I work as a volunteer coordinator organizing citizen support to approval these laws on election day. Both measures now enjoy wide voter support. They will be voted into law this year.

The failure of the Democratic Party not to insist upon primary debates between primary election candidates causes more damage and has far greater impact to our election process than Charlie Crist or any other one individual candidate’s refusal to engage in debate.

The Democratic Party must come to realize that it is creating and abetting negative precedents of great potential harm to come back to haunt all voters further. It is destroying the party and upsetting the balance in elective politics.

On the other side of the coin is the recent guilty conviction of the Florida Republican Party for fixing district voting boundaries for political gain and to protect incumbent politicians running for reelection.

It appears to this voter that both major political parties, Democrats and Republicans, are corrupting the political process in Florida. I believe this negatively affects everyone residing in Florida - Democrats, Republican, Independents, Libertarians and all others who live in Florida.

What can voters do under these circumstances?

I cannot do much regarding the Republican Party and their corruption of our political process, other than vote in the primary elections on November 4th, 2014 to throw out everyone now who is in office running for reelection, and to elect the best new candidates I can vote for.

But I can do something about the Democratic Party. I just switched my voter registration from being an Independent Voter to be a Democrat so I can vote in the Democratic primary.

Two years from now, I will repeat and complete the process of throwing the rest of this “tainted” pack of politician out of office and, by then, hope to have honest people who can think for themselves and better represent the citizens of Florida, on the local, state and federal levels of elective office.

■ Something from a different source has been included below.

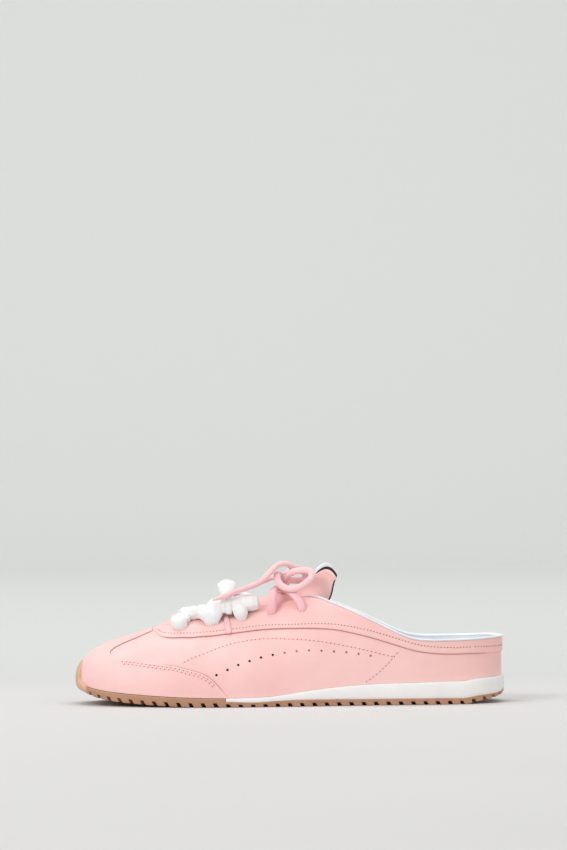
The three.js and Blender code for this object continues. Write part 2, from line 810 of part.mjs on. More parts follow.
const finishes = {
  gum: { color: '#cda078', roughness: 0.75, metalness: 0 },
  foam: { color: '#f0f0ee', roughness: 0.6, metalness: 0 },
  leather: { color: '#f2c8c3', roughness: 0.5, metalness: 0 },
  binding: { color: '#f4f6f6', roughness: 0.6, metalness: 0 },
  lining: { color: '#e8f0f5', roughness: 0.85, metalness: 0 },
  ribbon: { color: '#f5f7f5', roughness: 0.8, metalness: 0 },
  cord: { color: '#f6c8cf', roughness: 0.7, metalness: 0 },
};

function node(name, body, finish) {
  const { vertProperties, triVerts } = body.getMesh();
  const geometry = new THREE.BufferGeometry();
  geometry.setAttribute('position', new THREE.BufferAttribute(new Float32Array(vertProperties), 3));
  geometry.setIndex(new THREE.BufferAttribute(new Uint32Array(triVerts), 1));
  geometry.computeVertexNormals();
  const mesh = new THREE.Mesh(geometry, new THREE.MeshStandardMaterial(finishes[finish]));
  mesh.name = name;
  return mesh;
}

const shoe = new THREE.Group();
shoe.add(
  node('outsole', makeOutsole(), 'gum'),
  node('midsole', makeMidsole(), 'foam'),
  node('upper', makeUpper(), 'leather'),
  node('toe_overlay', makeToeOverlay(), 'leather'),
  node('eyestay_band', makeEyestayBand(), 'leather'),
  node('collar_binding', makeCollarBinding(), 'binding'),
  node('tongue', makeTongue(), 'leather'),
  node('insole', makeInsole(), 'lining'),
  node('white_lace', makeWhiteLace(), 'ribbon'),
  node('pink_lace', makePinkLace(), 'cord'),
  node('pink_knot', makeKnot(), 'cord'),
);
for (const [name, points] of Object.entries(bowRuns)) {
  shoe.add(node(name, cordTube(points), 'cord'));
}

export default shoe;
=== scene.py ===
"""Low sneaker mule, left shoe: leather, gum rubber, foam, lining and laces. Sizes in millimetres."""

import math
import random

import bpy
import numpy as np
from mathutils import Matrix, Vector


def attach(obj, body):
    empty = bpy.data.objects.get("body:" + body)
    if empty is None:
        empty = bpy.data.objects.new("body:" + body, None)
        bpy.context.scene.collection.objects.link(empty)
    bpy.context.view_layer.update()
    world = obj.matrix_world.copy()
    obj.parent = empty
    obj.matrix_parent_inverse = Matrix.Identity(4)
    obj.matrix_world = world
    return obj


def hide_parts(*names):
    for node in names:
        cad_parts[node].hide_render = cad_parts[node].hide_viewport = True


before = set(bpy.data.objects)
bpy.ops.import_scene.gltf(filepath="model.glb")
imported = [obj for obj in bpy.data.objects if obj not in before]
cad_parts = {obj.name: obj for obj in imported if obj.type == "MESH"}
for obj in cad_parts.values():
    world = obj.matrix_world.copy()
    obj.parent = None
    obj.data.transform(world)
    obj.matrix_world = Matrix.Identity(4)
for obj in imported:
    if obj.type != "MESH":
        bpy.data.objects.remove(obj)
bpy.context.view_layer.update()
MM = 0.001
random.seed(7)

# Sizes of the last and the sole
SOLE_LENGTH = 268.0
BALL_WIDTH = 94.0
INSTEP_HEIGHT = 74.0
TOE_SPRING = 12.0
HEEL_SPRING = 6.8
FORE_STACK = 5.8
HEEL_STACK = 14.3
GUM_THICKNESS = 4.0
TOE_MARGIN = 3.6
SIDE_MARGIN = 2.1
HEEL_MARGIN = 1.8
CLEARANCE = 0.3
UPPER_WALL = 1.8
TOE_LAYER = 1.5
EYESTAY_LAYER = 2.1
GUARD_INSIDE = 1.7
GUARD_OUTSIDE = 3.6
BINDING_HEIGHT = 0.9
TONGUE_THICKNESS = 2.6
TONGUE_CLEARANCE = 0.8
INSOLE_THICKNESS = 4.0
WALL_BULGE = 1.6
LUG_PITCH = 7.7
LUG_DEPTH = 2.8
NOTCH_LEAN = 1.3
NOTCH_REACH = 7.9
EYELET_DIAMETER = 4.0
CORD_DIAMETER = 4.4
# Shares of the length: where the white wedge starts, and how far the sole's margins change at either end
WEDGE_START = 0.346
END_SHARE = 0.08


def table(*rows):
    return np.array(rows, float)


# Plan: share of the length from the toe, turn, then shares of the ball width to either side
PLAN = table(
    [0.0, 0.07, 0.07], [0.012, -0.1, 0.2], [0.04, -0.222, 0.312], [0.095, -0.338, 0.412],
    [0.17, -0.425, 0.474], [0.26, -0.482, 0.5], [0.35, -0.5, 0.472], [0.48, -0.468, 0.385],
    [0.6, -0.42, 0.325], [0.72, -0.39, 0.325], [0.83, -0.373, 0.338], [0.92, -0.325, 0.305],
    [0.975, -0.22, 0.205], [1.0, -0.01, -0.01],
)
PLAN[:, 0] = np.arccos(1 - 2 * PLAN[:, 0]) / np.pi

# Underside: share, then shares of toe spring and of heel spring
LIFT = table(
    [0.0, 1.0, 0], [0.014, 0.7, 0], [0.03, 0.53, 0], [0.05, 0.39, 0], [0.087, 0.26, 0],
    [0.138, 0.155, 0], [0.213, 0.05, 0], [0.276, 0, 0], [0.3, 0, 0], [0.88, 0, 0], [0.9, 0, 0],
    [0.917, 0, 0.12], [0.933, 0, 0.26], [0.958, 0, 0.42], [0.978, 0, 0.58], [0.994, 0, 0.8],
    [1.0, 0, 1.0],
)

# Sole height: share, wedge, gum
STACK = table(
    [0.0, -0.2, 0.1], [0.02, -0.06, 0.75], [0.05, 0.02, 1], [0.25, 0.03, 1], [0.346, -0.02, 0.86],
    [0.4, 0.0, 0.7], [0.44, 0.05, 0.76], [0.47, 0.14, 0.9], [0.51, 0.33, 1], [0.58, 0.61, 1],
    [0.645, 0.79, 1], [0.713, 0.895, 1], [0.784, 0.945, 1], [0.85, 1.0, 1], [0.918, 1.0, 0.9],
    [0.96, 0.88, 0.72], [1.0, 0.68, 0.4],
)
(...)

I encourage everyone to vote for Nan Rich and bypass Charlie Crist unless he engages in meaningful, respectful primary debates and get off his high horse that people will vote for him if he hides from Democratic voters during the primary, and thereby secure the Democrats endorsement to run for Governor. If he doesn’t win the primary, he does not run at all.

Does the Charlie Crist camp and Democratic Party really believe that we will be stampeded into voting for Crist otherwise?

Guess again.

Let’s turn this mess from being a Lemon of an election to becoming a wonderful glass of Lemonade that we share together as we celebrate different election results than the party politicos have attempted to thrust down our throats.

Who says money counts more than people’s votes! After all, the money is to buy the prize, which is our vote. We need to consider our vote, and the whole elective voting process to be sacred and redeeming. This country does not have to lie in the gutter with corrupt politicians.

Hope to see y’all at the voting polls this year. “Double” your personal impact upon these elections and bring someone who may not otherwise have voted with you to go vote.

Peace Love Light within and with you and yours, always . . . .

Anonymous said...

EOM continues to be the best blog in Florida. Please keep up the good work. We appreciate your timely and factual posts.

Anonymous said...

Let's just get to the nitty gritty on this. Nan Rich has run a piss poor campaign against Crist. If she can't even run a simple campaign and get people to support her and give her money, how in the world can she run a winnable campaign against Scott? Or govern the state of Florida?

Just putting your name on the ballot is not enough. We have got serious business to take care of ---- send Scott back home. When this election is over we need to look at Rich. Will she run hard to get Crist elected, or will she throw rocks from the side line and help Scott? The answer will turn on exactly why she is in this race.

Anonymous said...

I certainly hope Nan will never support Crist.
Crist is not a Democrat and never will be. Who knows under which party's flag he will run next time.

Anonymous said...

Scott supporter above, do you think she will abandon the Democratic party's nominee Crist and support Scott, the republican, in the general election?